Display of a firearm may be considered a "use" under conditions which indicate a purpose to cause fear of harm. ( People v. Chambers (1972) 7 Cal.3d 666, 672 [ 102 Cal.Rptr. 776, 498 P.2d 1024]; People v. Caban (1983) 148 Cal.App.3d 706, 712 [ 196 Cal.Rptr. 177] (unresolved issue of displaying gun inside waistband); People v. Young (1951) 105 Cal.App.2d 612, 614 [ 233 P.2d 155].)

Spears entered a plea to assault with a deadly weapon and felony false imprisonment. In the court's words, the plea was to assaulting "Mark Anthony Dalton, with a deadly weapon, and hand gun by force or means of force likely to produce great bodily injury." In addition to pleading to a crime which on its face admits the use of a weapon, the evidence against Spears was clear. The court included in its reason for denying probation "the fact that he used this weapon either to bully or intimidate the victim, if not strike him or cause some minor physical injury to him."
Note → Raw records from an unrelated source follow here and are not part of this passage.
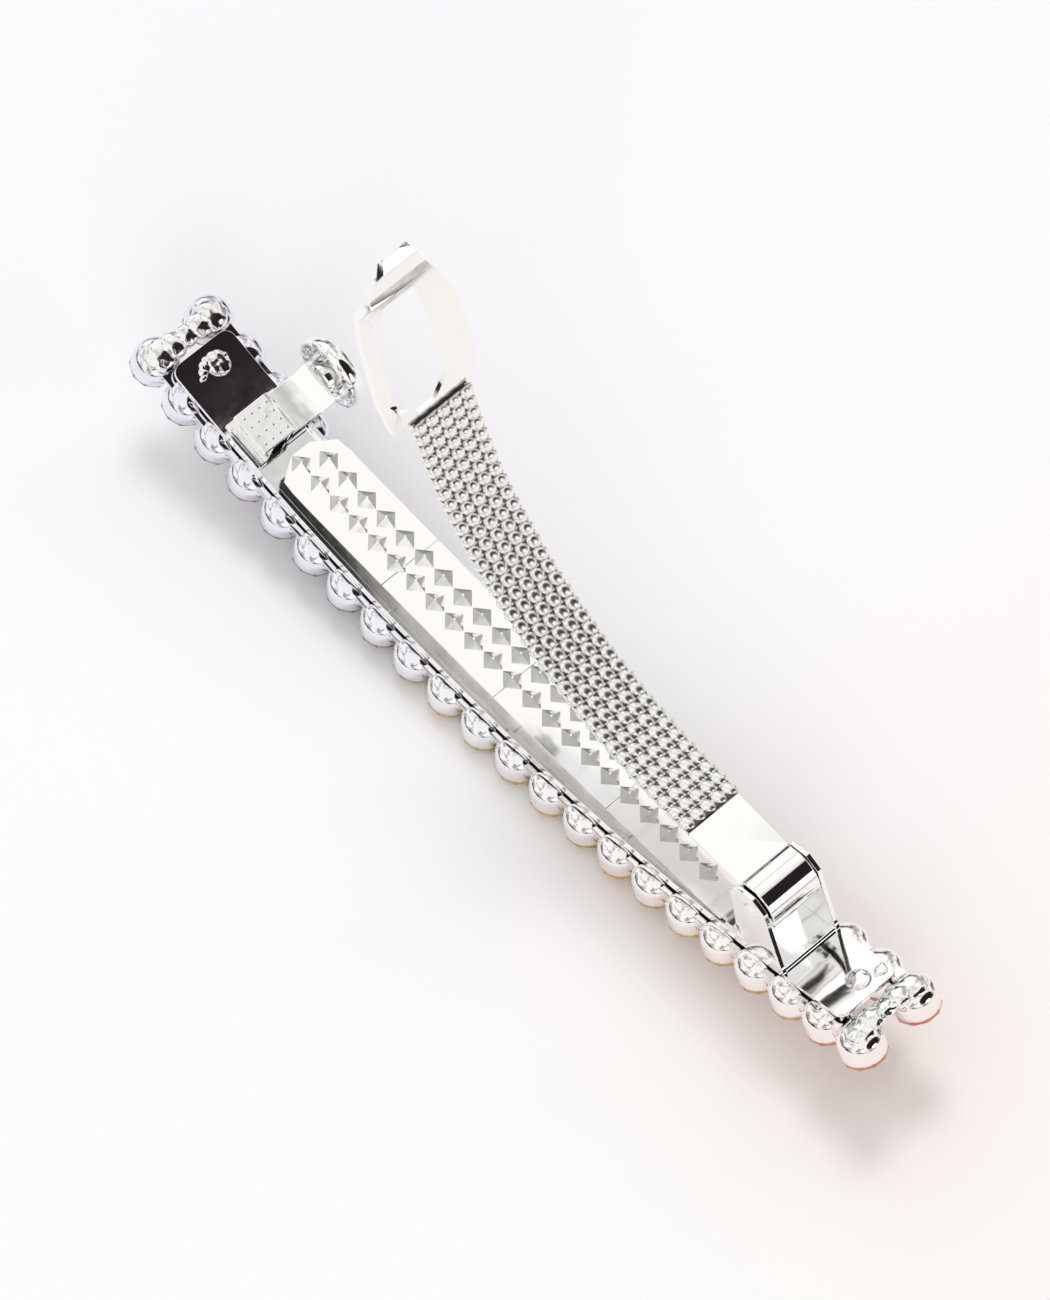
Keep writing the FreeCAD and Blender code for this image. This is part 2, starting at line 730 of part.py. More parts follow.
parts = build()
doc.recompute()
for item in doc.Objects:
    if "Invalid" in item.State or "Error" in item.State:
        raise RuntimeError("%s did not recompute: %s" % (item.Label, item.State))
os.makedirs("parts", exist_ok=True)
for item in parts:
    if item.Shape.isNull() or not item.Shape.isValid():
        raise RuntimeError("%s has no valid shape" % item.Label)
    item.Shape.exportStep("parts/%s.step" % item.Label)
    box = item.Shape.BoundBox
    print("%-20s %7.1f mm3  X %.1f..%.1f Y %.1f..%.1f Z %.1f..%.1f"
          % (item.Label, item.Shape.Volume, box.XMin, box.XMax, box.YMin, box.YMax, box.ZMin, box.ZMax))
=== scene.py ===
"""Hair barrette with two rows of set stones, lying open on its stones.

Lengths in the properties and in the code are millimetres unless a name says otherwise; TO_METRES
turns them into the frame's metres. A lean is an angle in degrees at the centre of the clip's arc,
measured from straight down towards the catch.
"""

import math

import bmesh
import bpy
from bpy.props import FloatProperty, FloatVectorProperty, IntProperty, PointerProperty
from mathutils import Matrix, Vector, noise


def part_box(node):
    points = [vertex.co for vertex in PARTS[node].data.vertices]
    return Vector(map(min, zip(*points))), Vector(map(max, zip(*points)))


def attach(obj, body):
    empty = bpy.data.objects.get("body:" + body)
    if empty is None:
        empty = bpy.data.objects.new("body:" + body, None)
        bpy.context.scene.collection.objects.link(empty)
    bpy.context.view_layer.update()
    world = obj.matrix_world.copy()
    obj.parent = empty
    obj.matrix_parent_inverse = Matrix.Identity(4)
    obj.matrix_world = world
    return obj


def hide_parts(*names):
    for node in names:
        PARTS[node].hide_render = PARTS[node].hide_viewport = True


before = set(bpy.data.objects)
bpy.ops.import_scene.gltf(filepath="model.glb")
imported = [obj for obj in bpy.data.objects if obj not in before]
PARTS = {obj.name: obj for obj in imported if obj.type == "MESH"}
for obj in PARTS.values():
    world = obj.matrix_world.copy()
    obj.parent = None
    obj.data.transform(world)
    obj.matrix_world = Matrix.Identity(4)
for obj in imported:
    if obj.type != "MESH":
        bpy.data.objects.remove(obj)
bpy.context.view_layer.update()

bl_info = {
    "name": "Stone-set barrette",
    "version": (1, 0, 0),
    "blender": (4, 5, 0),
    "location": "View3D > Sidebar > Barrette",
    "description": "Builds the visible pieces of a stone-set barrette around its packed frame",
    "category": "Object",
}

TO_METRES = 0.001


# ---------------------------------------------------------------- sizes and colours

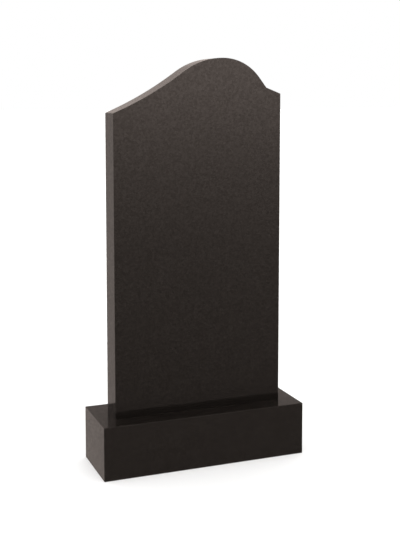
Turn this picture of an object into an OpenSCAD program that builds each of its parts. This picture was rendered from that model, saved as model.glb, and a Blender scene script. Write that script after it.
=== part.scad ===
// Upright memorial headstone of polished granite, in millimetres.
// A flat stele with an off-centre wave crest stands by its own weight on a
// rectangular plinth. X runs along the plinth, the inscription face looks
// towards -Y, and Z = 0 is the bed that the plinth rests on.

/* [Plinth] */
// Length of the plinth, left to right
plinth_length = 600; // [560:10:1200]
// Depth of the plinth, front to back
plinth_depth = 200; // [120:10:400]
// Height of the plinth
plinth_height = 150; // [80:5:300]

/* [Stele] */
// Width of the stele, left to right
stele_width = 500; // [400:10:560]
// Thickness of the stele, front to back
stele_thickness = 80; // [50:5:110]
// Height of the stele, from the plinth's top to its highest point
stele_height = 1000; // [500:10:1600]

/* [Crest] */
// Distance of the highest point from the stele's middle, to the right
peak_shift = 73; // [40:1:90]
// How far the left top corner lies below the highest point
left_drop = 153; // [120:1:240]
// How far the right top corner lies below the highest point
right_drop = 100; // [85:1:150]
// Radius of the hollow sweep that climbs from the left corner
sweep_radius = 1000; // [600:10:2000]
// Radius of the rounded rise, left of the highest point
rise_radius = 200; // [120:5:240]
// Radius of the rounded fall, right of the highest point
fall_radius = 139; // [100:1:160]
// Steepest slope of the fall, in degrees, at which it runs straight into the notch
fall_angle = 52; // [45:1:65]
// Slope of the straight shoulder between the notch and the right corner, in degrees
shoulder_angle = 21; // [5:1:24]

/* [Finish] */
// Width of the bevel along the polished arrises
arris = 1; // [1:0.5:5]

/* [Hidden] */

polished_black = [0.20, 0.18, 0.165];

// Flat steps that each curve of the crest is cut into, fine enough to stray under 0.05
sweep_steps = 14;
rise_steps = 16;
fall_steps = 18;

// How far the stele's blank runs on below its sawn foot
spare = 20;

half_width = stele_width / 2;
half_thickness = stele_thickness / 2;
left_corner = [-half_width, stele_height - left_drop];
right_corner = [half_width, stele_height - right_drop];
peak = [peak_shift, stele_height];

// The rise and the fall share the highest point, so they meet there without a kink
rise_centre = peak - [0, rise_radius];
fall_centre = peak - [0, fall_radius];

// The sweep starts at the left corner and touches the rise from outside. The two centres
// and the corner make a triangle of known sides, whose angle at the rise's centre gives
// the direction of the point where they touch, in degrees from the right.
to_corner = left_corner - rise_centre;
to_sweep = rise_radius + sweep_radius;
triangle_angle = acos(
  (pow(norm(to_corner), 2) + pow(to_sweep, 2) - pow(sweep_radius, 2))
  / (2 * norm(to_corner) * to_sweep)
);
touch_angle = atan2(to_corner.y, to_corner.x) - triangle_angle;
sweep_centre = rise_centre + to_sweep * direction(touch_angle);

function direction(angle) = [cos(angle), sin(angle)];

// Points along an arc, from one angle to another
function arc(centre, radius, from, to, steps) = [
  for (i = [0:steps]) centre + radius * direction(from + (to - from) * i / steps)
];

// Where a line through a point, falling at an angle, has a given x
function height_at(point, angle, x) = point.y - (x - point.x) * tan(angle);

// Where two falling lines cross
function crossing(p, p_angle, q, q_angle) =
  let(x = (q.y - p.y + q.x * tan(q_angle) - p.x * tan(p_angle)) / (tan(q_angle) - tan(p_angle)))
  [x, height_at(p, p_angle, x)];

// The stele's outline from its left foot over the crest to its right foot, drawn in from
// every edge by the inset. It runs on below the foot, where the stone is sawn off square.
function outline(inset) =
  let(
    side = half_width - inset,
    hollow = sweep_radius + inset,
    corner_angle = -acos((-side - sweep_centre.x) / hollow),
    run_start = fall_centre + (fall_radius - inset) * direction(90 - fall_angle),
    shoulder_point = right_corner - inset * direction(90 - shoulder_angle)
  )
  concat(
    [[-side, -spare]],
    arc(sweep_centre, hollow, corner_angle, touch_angle - 180, sweep_steps),
    [for (i = [1:rise_steps])
      rise_centre
      + (rise_radius - inset) * direction(touch_angle + (90 - touch_angle) * i / rise_steps)],
    [for (i = [1:fall_steps])
      fall_centre + (fall_radius - inset) * direction(90 - fall_angle * i / fall_steps)],
    [
      crossing(run_start, fall_angle, shoulder_point, shoulder_angle),
      [side, height_at(shoulder_point, shoulder_angle, side)],
      [side, -spare]
    ]
  );

// Box whose three pairs of faces meet in bevelled arrises
module bevelled_block(size) {
  intersection() {
    linear_extrude(size.z, center = true) bevelled_rectangle(size.x, size.y);
    rotate([90, 0, 0])
      linear_extrude(size.y, center = true) bevelled_rectangle(size.x, size.z);
    rotate([90, 0, 90])
      linear_extrude(size.x, center = true) bevelled_rectangle(size.y, size.z);
  }
}

module bevelled_rectangle(width, height) {
  x = width / 2;
  y = height / 2;
  polygon([
    [arris - x, -y], [x - arris, -y], [x, arris - y], [x, y - arris],
    [x - arris, y], [arris - x, y], [-x, y - arris], [-x, arris - y]
  ]);
}

// Slab with the stele's outline, standing up, with its front and back edges bevelled.
// It is skinned over four rings: the front face, the two edges of the side, the back face.
module bevelled_slab() {
  rings = [
    for (ring = [
      [-half_thickness, arris], [arris - half_thickness, 0],
      [half_thickness - arris, 0], [half_thickness, arris]
    ])
      [for (point = outline(ring[1])) [point.x, ring[0], point.y]]
  ];
  count = len(rings[0]);
  last = 3 * count;
  polyhedron(
    points = concat(rings[0], rings[1], rings[2], rings[3]),
    faces = concat(
      [[for (i = [count - 1:-1:0]) i]],
      [for (ring = [0:2], i = [0:count - 1])
        let(a = ring * count + i, b = ring * count + (i + 1) % count)
        [a, b, b + count, a + count]],
      [[for (i = [0:count - 1]) last + i]]
    )
  );
}

module stele() {
  color(polished_black)
    translate([0, 0, plinth_height])
      intersection() {
        bevelled_slab();
        translate([-stele_width, -stele_thickness, 0])
          cube([2 * stele_width, 2 * stele_thickness, 2 * stele_height]);
      }
}

module plinth() {
  color(polished_black)
    translate([0, 0, plinth_height / 2])
      bevelled_block([plinth_length, plinth_depth, plinth_height]);
}

plinth();
stele();
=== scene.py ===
"""Upright memorial headstone of polished near-black granite, on its plinth.

Lengths are in metres. X runs along the plinth, the inscription face looks
towards -Y, and Z = 0 is the bed that the plinth rests on.
"""

import math

import bmesh
import bpy
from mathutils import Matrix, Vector


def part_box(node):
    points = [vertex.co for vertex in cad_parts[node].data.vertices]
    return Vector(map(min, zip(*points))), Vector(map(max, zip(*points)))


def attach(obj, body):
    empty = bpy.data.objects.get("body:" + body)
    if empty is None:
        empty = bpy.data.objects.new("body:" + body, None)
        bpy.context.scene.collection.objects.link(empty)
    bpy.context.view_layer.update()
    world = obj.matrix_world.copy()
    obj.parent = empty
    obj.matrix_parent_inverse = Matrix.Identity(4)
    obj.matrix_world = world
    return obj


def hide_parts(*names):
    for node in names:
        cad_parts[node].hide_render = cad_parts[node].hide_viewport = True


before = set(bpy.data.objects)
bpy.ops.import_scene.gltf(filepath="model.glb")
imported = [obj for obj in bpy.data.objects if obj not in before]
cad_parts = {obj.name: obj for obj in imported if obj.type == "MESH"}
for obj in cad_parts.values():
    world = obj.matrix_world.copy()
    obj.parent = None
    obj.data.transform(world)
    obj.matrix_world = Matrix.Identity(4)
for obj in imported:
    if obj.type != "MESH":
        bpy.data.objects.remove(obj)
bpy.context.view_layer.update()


# ---------------------------------------------------------------------------
# Plinth: the squared block of near-black granite that carries the stele. Its
# top and four sides are polished and its arrises eased by hand. Underneath,
# where it beds on the foundation, it keeps the saw's marks.
# ---------------------------------------------------------------------------

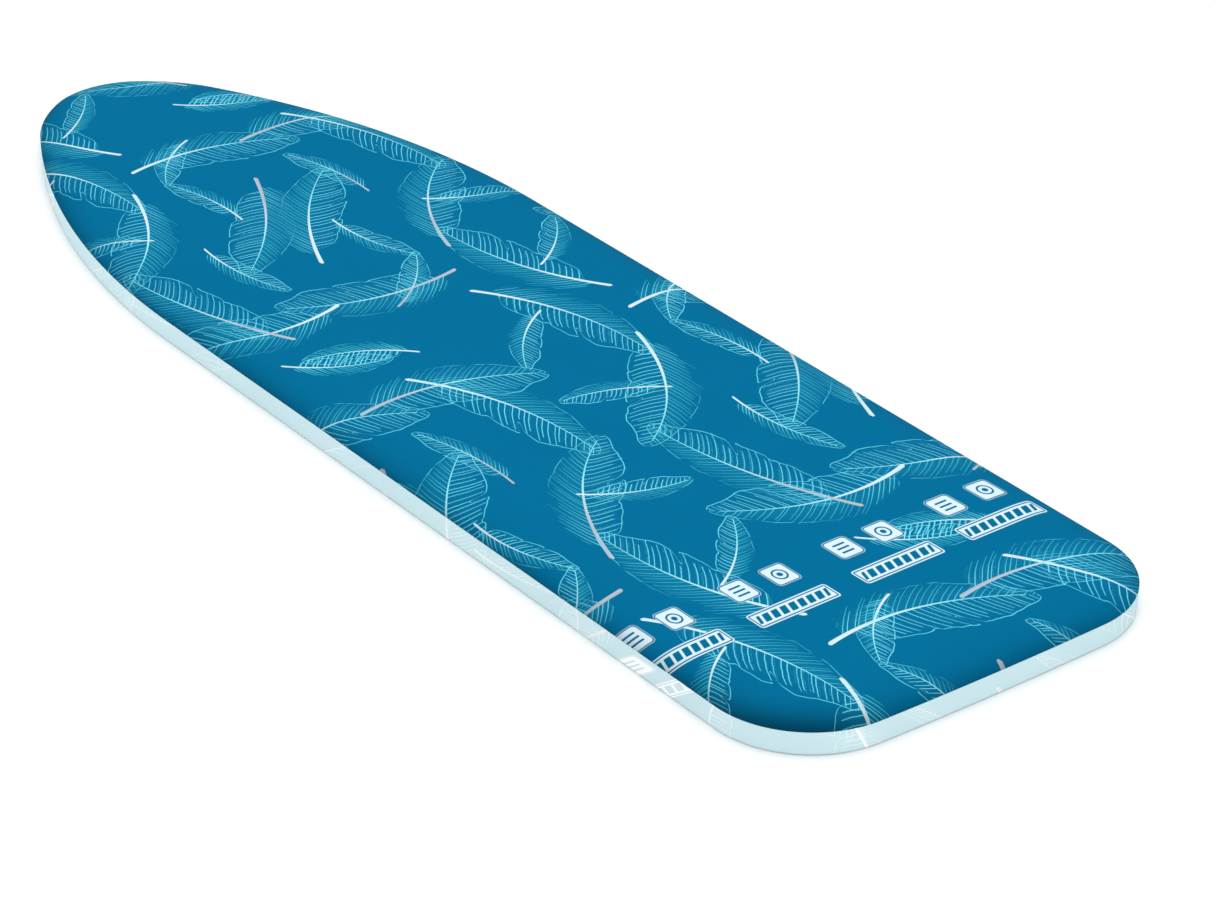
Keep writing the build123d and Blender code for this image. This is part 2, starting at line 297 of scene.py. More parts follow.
def tube(name, path, radii, body="board"):
    """Closed round tube along points, with its own radius at each."""
    path = np.asarray(path)
    tangents = np.gradient(path, axis=0)
    tangents /= np.linalg.norm(tangents, axis=1)[:, None]
    side = np.cross(tangents, (0.0, 0.0, 1.0))
    lengths = np.linalg.norm(side, axis=1)[:, None]
    side = np.where(lengths > 1e-6, side / np.maximum(lengths, 1e-6), (1.0, 0.0, 0.0))
    up = np.cross(side, tangents)
    turns = np.linspace(0, 2 * math.pi, TUBE_SIDES, endpoint=False)
    circle = side[:, None] * np.cos(turns)[:, None] + up[:, None] * np.sin(turns)[:, None]
    points = (path[:, None] + circle * np.asarray(radii)[:, None, None]).reshape(-1, 3)
    faces = list(strip_faces(len(path), TUBE_SIDES))
    faces.append(tuple(range(TUBE_SIDES)))
    faces.append(tuple(range(len(points) - TUBE_SIDES, len(points))))
    return new_object(name, points, faces, body)


# ---------------------------------------------------------------- print on the cloth

def feathers():
    """Every feather in reach of the board: base, direction, side, length, bulge, vane and code."""
    groups = ((LARGE_FEATHERS, LARGE_VANE, -1, 0), (SMALL_FEATHERS, SMALL_VANE, 1, 0),
              (DENSE_FEATHERS, DENSE_VANE, 1, DENSE_CODE))
    number = 0
    for group, vane, hand, style in groups:
        for base, tip, bulge, grey in group:
            number += 1
            along = np.subtract(tip, base)
            length = float(np.linalg.norm(along))
            along = along / length
            across = hand * np.array((-along[1], along[0]))
            code = number + style + (GREY_CODE if grey else 0)
            for i in REPEATS:
                for j in REPEATS:
                    shift = i * REPEAT_A + j * REPEAT_B
                    yield base + shift, along, across, (length, -bulge, vane, code)


def on_cloth(flat):
    """Place on the uncut cloth, in mm of the print, of points in the board's plane."""
    x, y = flat.T / MM
    products = np.array((x * x, x * y, y * y)) / PULL_SPAN ** 2
    pulled = np.array((x + PULL_X @ products, y + PULL_Y @ products))
    return pulled.T * (1 / PRINT_STRETCH, PRINT_STRETCH)


def print_on(piece, flat):
    """Stores on each small face which feathers cross it, and where it lies on each of them.

    flat is the place of each vertex with the cloth spread out in the board's plane.
    """
    cloth = on_cloth(flat)
    mesh = piece.data
    corners = np.zeros(len(mesh.loops), dtype=int)
    mesh.loops.foreach_get("vertex_index", corners)
    sides = np.zeros(len(mesh.polygons), dtype=int)
    mesh.polygons.foreach_get("loop_total", sides)
    face_of = np.repeat(np.arange(len(sides)), sides)
    place = cloth[corners]
    middle = np.zeros((len(sides), 2))
    for axis in (0, 1):
        middle[:, axis] = np.bincount(face_of, place[:, axis], len(sides)) / sides
    used = np.zeros(len(sides), dtype=int)
    where = np.full((FEATHER_SLOTS, len(corners), 3), BARE)
    form = np.zeros((FEATHER_SLOTS, len(corners), 3))
    for base, along, across, (length, bulge, vane, code) in feathers():
        s = (middle - base) @ along
        t = (middle - base) @ across
        arch = bulge * 4 * (s / length) * (1 - s / length)
        near = (s > -FEATHER_MARGIN) & (s < length * TIP_OVERRUN + FEATHER_MARGIN)
        off = t - arch
        near &= (off < vane + FEATHER_MARGIN) & (off > -vane * SOFT_REACH - FEATHER_MARGIN)
        near &= used < FEATHER_SLOTS
        for slot in range(FEATHER_SLOTS):
            mine = (near & (used == slot))[face_of]
            offset = place[mine] - base
            where[slot, mine] = np.column_stack((offset @ along, offset @ across,
                                                 np.full(len(offset), length)))
            form[slot, mine] = (bulge, vane, code)
        used[near] += 1
    for slot in range(FEATHER_SLOTS):
        for label, values in (("place", where[slot]), ("form", form[slot])):
            layer = mesh.attributes.new(f"{label}_{slot}", "FLOAT_VECTOR", "CORNER")
            layer.data.foreach_set("vector", values.ravel())
    layer = mesh.attributes.new("cloth", "FLOAT_VECTOR", "POINT")
    layer.data.foreach_set("vector", np.column_stack((cloth, np.zeros(len(cloth)))).ravel())


# ---------------------------------------------------------------- shader formulas

def feed(tree, socket, value):
    """Sets a node's input from a Num or a plain number."""
    if isinstance(value, Num):
        tree.links.new(value.source, socket)
    else:
        socket.default_value = value


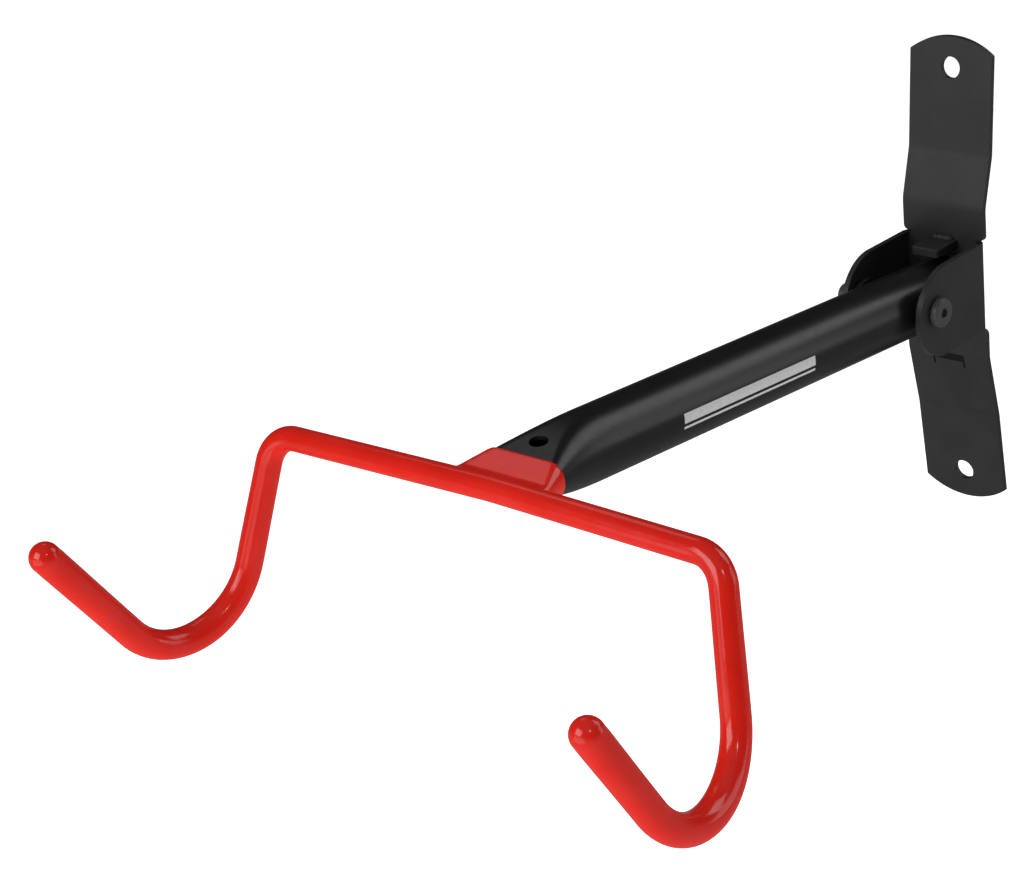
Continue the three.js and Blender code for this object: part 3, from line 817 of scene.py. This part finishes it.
def room():
    """The world: dim below the horizon and nearly dark above it."""
    world = bpy.data.worlds.new("room")
    world.use_nodes = True
    nodes, links = world.node_tree.nodes, world.node_tree.links
    coords = nodes.new("ShaderNodeTexCoord")
    split = nodes.new("ShaderNodeSeparateXYZ")
    blend = nodes.new("ShaderNodeValToRGB")
    shades = blend.color_ramp
    below, above = shades.elements
    below.position, below.color = 0.4, (0.17, 0.17, 0.17, 1)
    above.position, above.color = 0.52, (0.012, 0.012, 0.012, 1)
    overhead = shades.elements.new(0.95)
    overhead.color = (0.05, 0.05, 0.05, 1)
    height = nodes.new("ShaderNodeMapRange")
    height.inputs["From Min"].default_value = -1
    links.new(coords.outputs["Generated"], split.inputs["Vector"])
    links.new(split.outputs["Z"], height.inputs["Value"])
    links.new(height.outputs["Result"], blend.inputs["Fac"])
    links.new(blend.outputs["Color"], nodes["Background"].inputs["Color"])
    bpy.context.scene.world = world


def paper_floor():
    """Bright paper below the rack. Gloss on the rack mirrors the room in its place."""
    reach, below_rack = 7000, 500
    drop = cad_box[0][2] / MM - below_rack
    corners = [(-reach, -reach, drop), (reach, -reach, drop), (reach, reach, drop), (-reach, reach, drop)]
    floor = from_faces("floor", corners, [(0, 1, 2, 3)])
    paper = new_material("floor_paper", (0.9, 0.9, 0.9), 0.9,
                         Emission_Color=(1, 1, 1, 1), Emission_Strength=0.97)
    bump(paper, (noise(paper, 200, 3), 0.05, 0.1))
    floor.data.materials.append(paper)
    floor.visible_glossy = False


def studio():
    """Paper below, a dim room, and lamps: key and fill in front, band, edge and top behind for the
    shine on the arm, a sky that the gloss doesn't mirror, and a small hard glint."""
    bpy.context.scene.view_settings.view_transform = "Standard"
    room()
    paper_floor()
    middle, arm, hooks = (0, -0.25, 0), (0, -0.15, 0), (0, -0.35, -0.03)
    softbox("key", (-0.5, -1.9, 0.9), middle, 1.3, 1.1, 16)
    softbox("band", (0.47, 0.97, 1.02), arm, 0.75, 0.9, 3.6)
    softbox("edge", (1.4, 1.17, 0.42), arm, 0.9, 1.1, 3.6)
    softbox("fill", (-0.2, -1.9, -0.3), hooks, 2.0, 1.0, 6)
    softbox("top", (-0.93, 0.3, 1.2), middle, 0.5, 0.5, 0.5)
    sky = softbox("sky", (0, -0.3, 2.2), middle, 3.0, 3.0, 26)
    sky.visible_glossy = False
    softbox("glint", (1.2, -0.9, 1.3), middle, 0.16, 0.16, 1.5)


camera()
studio()
wall_bracket()
stop_tab()
tab_weld()
pivot_bolt()
pivot_nut()
pivot_rings()
arm_tube()
arm_stripes()
dipped_coating()
finish_cad("hook_rod", steel)
finish_cad("weld_bead_top", steel)
finish_cad("weld_bead_bottom", steel)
Subsequently, and for the first time, while arguing the right to withdraw the pleas, counsel placed in the record an asserted understanding by all concerned that the defendants were local businessmen whose affairs would be jeopardized if they were not given probation and assignment to a work furlough program. The transcripts of the earlier plea taking do not contain any such references; indeed, the court made no on-record promise of that kind. However, a reading of the plea admonishments and outline of the "range" of possible punishment, leads us to the impression that the plea bargain climate was one of real anticipation on the part of the defendants and counsel, if not the court, that probation was likely. At least as to Phillips the court has verified this in terms of a "good likelihood."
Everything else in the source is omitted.